▶ EXERCISE REQUIREMENTS: Below is a listing; reproduce each line of it exactly.

▶ DATA SHOWN:
===============

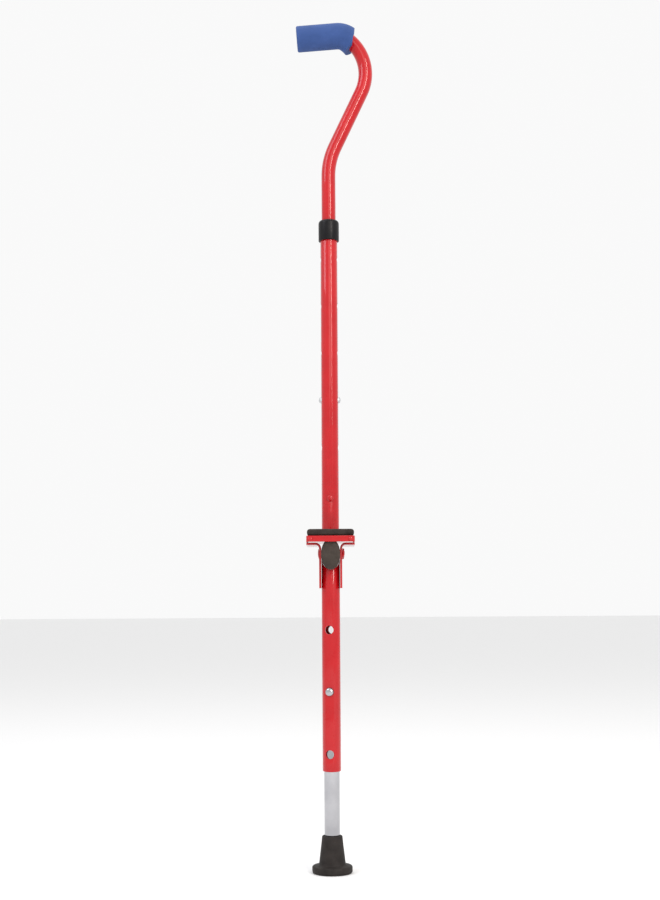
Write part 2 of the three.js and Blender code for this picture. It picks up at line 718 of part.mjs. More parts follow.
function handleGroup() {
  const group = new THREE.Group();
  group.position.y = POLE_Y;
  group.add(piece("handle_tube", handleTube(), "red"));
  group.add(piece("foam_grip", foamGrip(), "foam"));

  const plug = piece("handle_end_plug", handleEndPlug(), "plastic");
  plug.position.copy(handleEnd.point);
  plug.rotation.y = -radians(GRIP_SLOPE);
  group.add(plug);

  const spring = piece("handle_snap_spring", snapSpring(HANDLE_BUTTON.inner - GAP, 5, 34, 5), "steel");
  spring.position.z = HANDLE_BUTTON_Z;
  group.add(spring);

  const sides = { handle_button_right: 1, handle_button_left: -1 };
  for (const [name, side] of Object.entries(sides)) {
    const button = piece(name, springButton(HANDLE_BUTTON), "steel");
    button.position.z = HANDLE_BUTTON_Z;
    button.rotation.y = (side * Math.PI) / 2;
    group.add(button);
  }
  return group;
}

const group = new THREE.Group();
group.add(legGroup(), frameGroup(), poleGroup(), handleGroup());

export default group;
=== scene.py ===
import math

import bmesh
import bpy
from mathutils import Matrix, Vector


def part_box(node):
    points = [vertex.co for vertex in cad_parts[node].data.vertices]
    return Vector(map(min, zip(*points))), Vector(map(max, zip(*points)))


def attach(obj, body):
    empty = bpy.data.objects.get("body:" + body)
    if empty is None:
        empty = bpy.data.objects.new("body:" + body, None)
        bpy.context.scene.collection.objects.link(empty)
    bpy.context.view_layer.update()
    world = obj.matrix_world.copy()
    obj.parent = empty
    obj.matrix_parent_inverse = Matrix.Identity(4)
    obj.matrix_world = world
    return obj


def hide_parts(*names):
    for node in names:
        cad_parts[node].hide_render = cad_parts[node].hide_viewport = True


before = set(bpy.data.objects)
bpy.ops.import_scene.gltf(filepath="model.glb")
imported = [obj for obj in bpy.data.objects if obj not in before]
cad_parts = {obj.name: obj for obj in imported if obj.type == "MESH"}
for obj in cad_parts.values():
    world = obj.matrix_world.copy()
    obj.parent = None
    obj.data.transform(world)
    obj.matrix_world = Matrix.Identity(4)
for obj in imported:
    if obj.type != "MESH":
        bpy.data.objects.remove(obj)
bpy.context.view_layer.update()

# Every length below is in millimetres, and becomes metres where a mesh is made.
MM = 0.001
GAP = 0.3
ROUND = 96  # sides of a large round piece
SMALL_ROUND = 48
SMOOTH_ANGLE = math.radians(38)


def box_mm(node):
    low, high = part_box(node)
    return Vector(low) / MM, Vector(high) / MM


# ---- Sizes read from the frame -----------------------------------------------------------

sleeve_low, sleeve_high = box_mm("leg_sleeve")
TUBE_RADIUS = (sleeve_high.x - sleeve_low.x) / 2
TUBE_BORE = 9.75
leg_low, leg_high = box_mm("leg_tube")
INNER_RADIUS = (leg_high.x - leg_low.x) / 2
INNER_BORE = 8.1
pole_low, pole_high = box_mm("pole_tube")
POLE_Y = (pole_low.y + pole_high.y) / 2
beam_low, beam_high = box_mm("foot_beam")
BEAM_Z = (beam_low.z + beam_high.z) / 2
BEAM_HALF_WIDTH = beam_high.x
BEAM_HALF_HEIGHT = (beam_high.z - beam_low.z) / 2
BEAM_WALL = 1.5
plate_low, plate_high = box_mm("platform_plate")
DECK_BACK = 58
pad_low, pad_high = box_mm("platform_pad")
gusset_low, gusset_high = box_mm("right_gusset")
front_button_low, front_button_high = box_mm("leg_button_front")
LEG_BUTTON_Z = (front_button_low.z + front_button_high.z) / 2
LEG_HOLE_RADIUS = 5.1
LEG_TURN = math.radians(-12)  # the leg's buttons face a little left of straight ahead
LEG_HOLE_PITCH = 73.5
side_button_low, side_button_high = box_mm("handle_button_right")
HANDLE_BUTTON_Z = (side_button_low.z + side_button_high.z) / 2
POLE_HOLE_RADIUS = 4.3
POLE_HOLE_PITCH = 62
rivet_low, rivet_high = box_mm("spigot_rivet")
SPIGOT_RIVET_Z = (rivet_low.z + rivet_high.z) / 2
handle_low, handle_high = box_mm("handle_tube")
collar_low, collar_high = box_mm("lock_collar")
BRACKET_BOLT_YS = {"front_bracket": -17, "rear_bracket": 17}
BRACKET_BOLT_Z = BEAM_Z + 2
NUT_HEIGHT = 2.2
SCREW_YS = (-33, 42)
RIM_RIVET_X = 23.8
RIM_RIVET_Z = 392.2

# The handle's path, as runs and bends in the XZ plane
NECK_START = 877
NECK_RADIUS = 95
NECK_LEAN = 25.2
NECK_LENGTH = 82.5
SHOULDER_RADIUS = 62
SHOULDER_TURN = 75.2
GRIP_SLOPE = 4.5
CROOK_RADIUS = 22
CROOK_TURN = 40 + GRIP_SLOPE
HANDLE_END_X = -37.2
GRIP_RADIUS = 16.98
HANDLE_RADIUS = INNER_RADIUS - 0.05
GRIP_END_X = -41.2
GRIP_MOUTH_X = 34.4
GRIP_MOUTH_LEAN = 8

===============

▶ EXERCISE ANSWER:
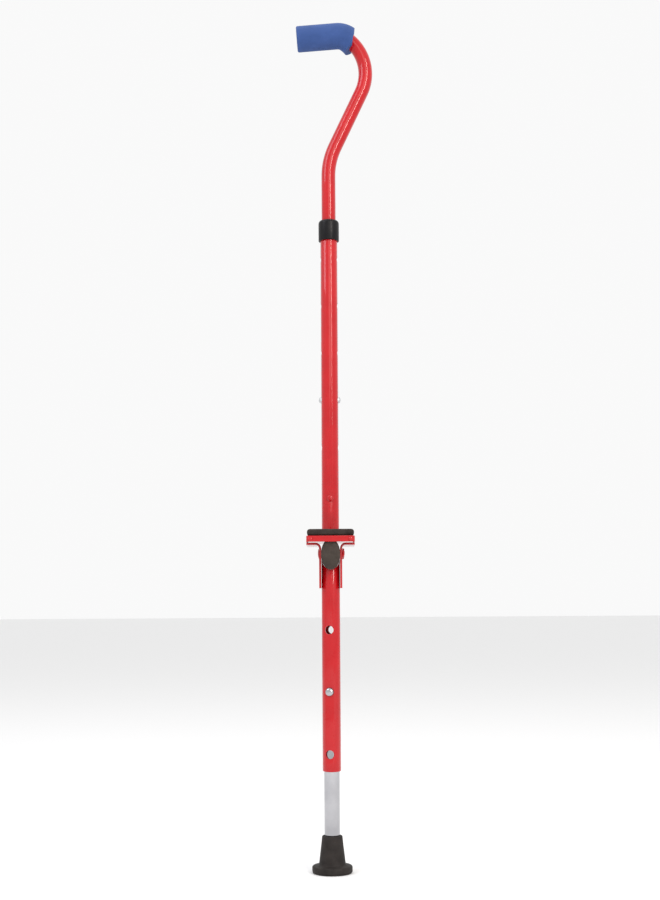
Write part 2 of the three.js and Blender code for this picture. It picks up at line 718 of part.mjs. More parts follow.
function handleGroup() {
  const group = new THREE.Group();
  group.position.y = POLE_Y;
  group.add(piece("handle_tube", handleTube(), "red"));
  group.add(piece("foam_grip", foamGrip(), "foam"));

  const plug = piece("handle_end_plug", handleEndPlug(), "plastic");
  plug.position.copy(handleEnd.point);
  plug.rotation.y = -radians(GRIP_SLOPE);
  group.add(plug);

  const spring = piece("handle_snap_spring", snapSpring(HANDLE_BUTTON.inner - GAP, 5, 34, 5), "steel");
  spring.position.z = HANDLE_BUTTON_Z;
  group.add(spring);

  const sides = { handle_button_right: 1, handle_button_left: -1 };
  for (const [name, side] of Object.entries(sides)) {
    const button = piece(name, springButton(HANDLE_BUTTON), "steel");
    button.position.z = HANDLE_BUTTON_Z;
    button.rotation.y = (side * Math.PI) / 2;
    group.add(button);
  }
  return group;
}

const group = new THREE.Group();
group.add(legGroup(), frameGroup(), poleGroup(), handleGroup());

export default group;
=== scene.py ===
import math

import bmesh
import bpy
from mathutils import Matrix, Vector


def part_box(node):
    points = [vertex.co for vertex in cad_parts[node].data.vertices]
    return Vector(map(min, zip(*points))), Vector(map(max, zip(*points)))


def attach(obj, body):
    empty = bpy.data.objects.get("body:" + body)
    if empty is None:
        empty = bpy.data.objects.new("body:" + body, None)
        bpy.context.scene.collection.objects.link(empty)
    bpy.context.view_layer.update()
    world = obj.matrix_world.copy()
    obj.parent = empty
    obj.matrix_parent_inverse = Matrix.Identity(4)
    obj.matrix_world = world
    return obj


def hide_parts(*names):
    for node in names:
        cad_parts[node].hide_render = cad_parts[node].hide_viewport = True


before = set(bpy.data.objects)
bpy.ops.import_scene.gltf(filepath="model.glb")
imported = [obj for obj in bpy.data.objects if obj not in before]
cad_parts = {obj.name: obj for obj in imported if obj.type == "MESH"}
for obj in cad_parts.values():
    world = obj.matrix_world.copy()
    obj.parent = None
    obj.data.transform(world)
    obj.matrix_world = Matrix.Identity(4)
for obj in imported:
    if obj.type != "MESH":
        bpy.data.objects.remove(obj)
bpy.context.view_layer.update()

# Every length below is in millimetres, and becomes metres where a mesh is made.
MM = 0.001
GAP = 0.3
ROUND = 96  # sides of a large round piece
SMALL_ROUND = 48
SMOOTH_ANGLE = math.radians(38)


def box_mm(node):
    low, high = part_box(node)
    return Vector(low) / MM, Vector(high) / MM


# ---- Sizes read from the frame -----------------------------------------------------------

sleeve_low, sleeve_high = box_mm("leg_sleeve")
TUBE_RADIUS = (sleeve_high.x - sleeve_low.x) / 2
TUBE_BORE = 9.75
leg_low, leg_high = box_mm("leg_tube")
INNER_RADIUS = (leg_high.x - leg_low.x) / 2
INNER_BORE = 8.1
pole_low, pole_high = box_mm("pole_tube")
POLE_Y = (pole_low.y + pole_high.y) / 2
beam_low, beam_high = box_mm("foot_beam")
BEAM_Z = (beam_low.z + beam_high.z) / 2
BEAM_HALF_WIDTH = beam_high.x
BEAM_HALF_HEIGHT = (beam_high.z - beam_low.z) / 2
BEAM_WALL = 1.5
plate_low, plate_high = box_mm("platform_plate")
DECK_BACK = 58
pad_low, pad_high = box_mm("platform_pad")
gusset_low, gusset_high = box_mm("right_gusset")
front_button_low, front_button_high = box_mm("leg_button_front")
LEG_BUTTON_Z = (front_button_low.z + front_button_high.z) / 2
LEG_HOLE_RADIUS = 5.1
LEG_TURN = math.radians(-12)  # the leg's buttons face a little left of straight ahead
LEG_HOLE_PITCH = 73.5
side_button_low, side_button_high = box_mm("handle_button_right")
HANDLE_BUTTON_Z = (side_button_low.z + side_button_high.z) / 2
POLE_HOLE_RADIUS = 4.3
POLE_HOLE_PITCH = 62
rivet_low, rivet_high = box_mm("spigot_rivet")
SPIGOT_RIVET_Z = (rivet_low.z + rivet_high.z) / 2
handle_low, handle_high = box_mm("handle_tube")
collar_low, collar_high = box_mm("lock_collar")
BRACKET_BOLT_YS = {"front_bracket": -17, "rear_bracket": 17}
BRACKET_BOLT_Z = BEAM_Z + 2
NUT_HEIGHT = 2.2
SCREW_YS = (-33, 42)
RIM_RIVET_X = 23.8
RIM_RIVET_Z = 392.2

# The handle's path, as runs and bends in the XZ plane
NECK_START = 877
NECK_RADIUS = 95
NECK_LEAN = 25.2
NECK_LENGTH = 82.5
SHOULDER_RADIUS = 62
SHOULDER_TURN = 75.2
GRIP_SLOPE = 4.5
CROOK_RADIUS = 22
CROOK_TURN = 40 + GRIP_SLOPE
HANDLE_END_X = -37.2
GRIP_RADIUS = 16.98
HANDLE_RADIUS = INNER_RADIUS - 0.05
GRIP_END_X = -41.2
GRIP_MOUTH_X = 34.4
GRIP_MOUTH_LEAN = 8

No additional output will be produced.